STEP 01 | Define Your Goal Before You Pick Anyone |
Every campaign that fails starts the same way: someone picks a creator first and figures out the goal later. Do it the other way around.
Before you open a spreadsheet or send a single DM, get clear on what you actually want from this campaign. That sounds obvious, but most teams skip it.
The four goals most X campaigns chase:
• Brand awareness: you want people who have never heard of you to start seeing your name
• Community growth: you want more followers, more replies, more daily engagement
• Website traffic: you want clicks that land on a landing page or a blog post
• Direct conversions: you want signups, trials, demo bookings, or sales
Each goal needs a different type of creator, different content, and different metrics. A campaign built for awareness will look completely different to a campaign built for conversions.
Quick tip Write your goal in one sentence before anything else. 'We want 500 free trial signups from X in 30 days from SaaS audience segments.' That single sentence will shape every decision that follows. |
Also read: Micro-influencer vs Macro influencer which is best for you
STEP 02 | Find the Right Creators on X |
Follower count is the most misleading metric in influencer marketing. A creator with 8,000 followers who posts daily about B2B SaaS will outperform a creator with 200,000 followers who talks about everything and nothing.
On X, reach is not about size. It is about relevance and how often the algorithm picks someone up in reply threads, quotes, and the For You feed.

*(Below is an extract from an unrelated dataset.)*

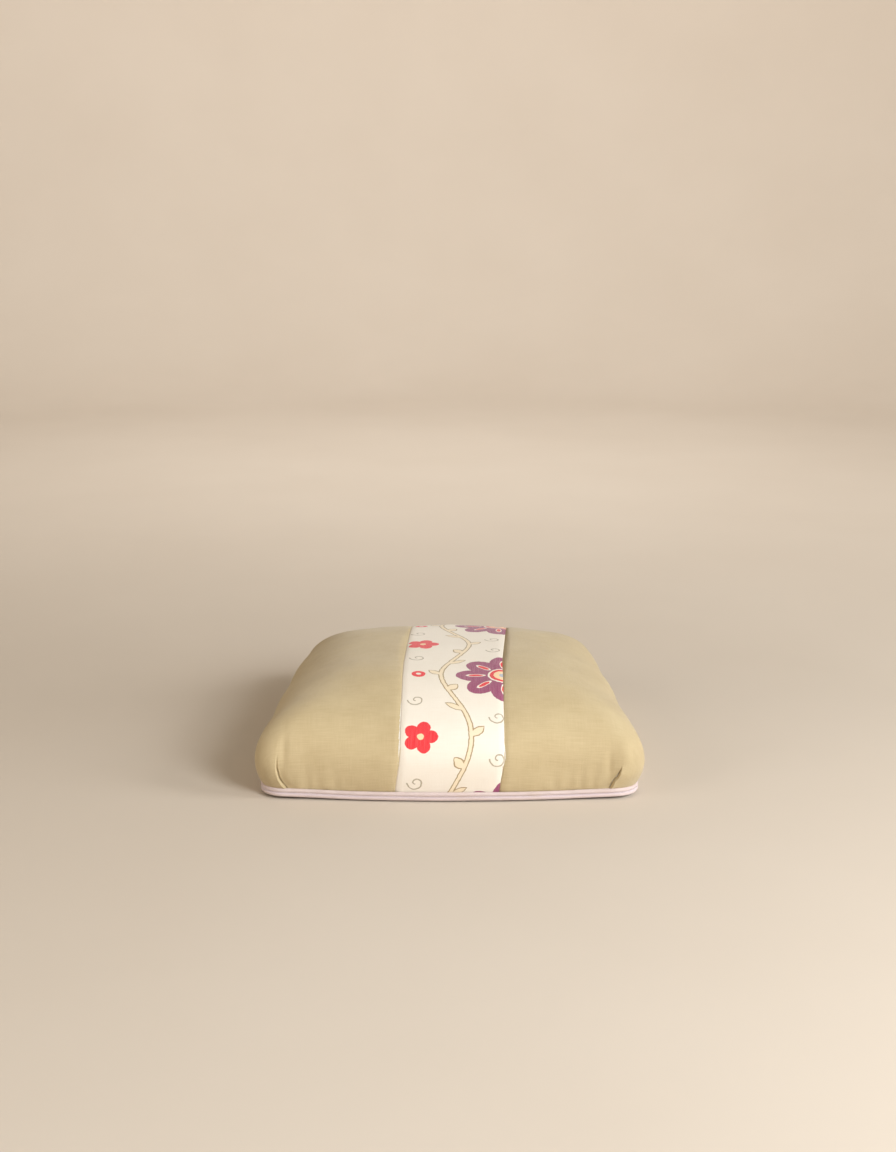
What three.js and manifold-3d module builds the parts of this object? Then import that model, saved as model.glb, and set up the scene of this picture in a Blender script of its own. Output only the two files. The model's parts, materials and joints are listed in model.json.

What to look for when sourcing X creators:
• Engagement rate over 2% on recent posts, replies and retweets matter more than likes
• A clear niche: they post about a specific topic 80% of the time, not everything
• Real replies: actual conversations in their comments, not just emoji reactions
• Post frequency: at least 3 to 5 posts per week, ideally daily
• Audience match: the people engaging with them look like your ideal customer
For B2B brands, micro-influencers (5,000 to 50,000 followers) and mid-tier creators (50,000 to 200,000 followers) in your niche will almost always outperform mega-influencers on X. The platform rewards tight communities.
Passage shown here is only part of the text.